Frequently Asked Questions (FAQ)FAQ
How can I soundproof ceilings in flats?
If you live in a temporary space with people who live above you, your options for soundproofing the ceiling are limited. Try installing acoustic panels on the ceiling and the wall to absorb extra sound. Also, add more soft furnishings to your room like soft rugs, acoustic curtains, and cushy sofas to absorb extra sound. If the sound from your neighbors is driving you crazy, try talking to them and seeing if there are some ways they can cut down on the noise or add rugs to their floor.
What is the least expensive way to soundproof a ceiling?

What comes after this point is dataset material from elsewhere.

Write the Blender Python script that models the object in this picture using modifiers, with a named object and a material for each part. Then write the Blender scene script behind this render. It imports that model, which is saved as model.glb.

The least expensive way to soundproof a ceiling is to do the project yourself. If you call in contractors, the price will increase. Adding another layer of standard drywall to your ceiling with an acoustic barrier like MLV is a cost-effective choice. You can also consider acoustic panels which average between $2-$5 per square foot.
What is the best insulation for a soundproof ceiling?
The best insulation for soundproofing a ceiling is mineral wool insulation. If this is too expensive for your project, use thick fiberglass insulation.
Is soundproofing a ceiling worth it?
Soundproofing a ceiling is worth it to some people more than others. If the noise from above is causing you mental distress, it is worth it to spend some money to soundproof your ceiling. Yet, if you live in a temporary space, you need to make sure that your expectations for soundproofing the ceiling are not too high. There are ways to mitigate the noise from above, but it will not disappear.
Ceiling soundproofing is difficult since it sometimes is more dependent on the area above it than on the ceiling itself. There are strategies that can absorb and dampen the sound. Some of these methods will improve the acoustic quality of an existing ceiling, but you will be more successful if you are willing to take on a more extensive construction project.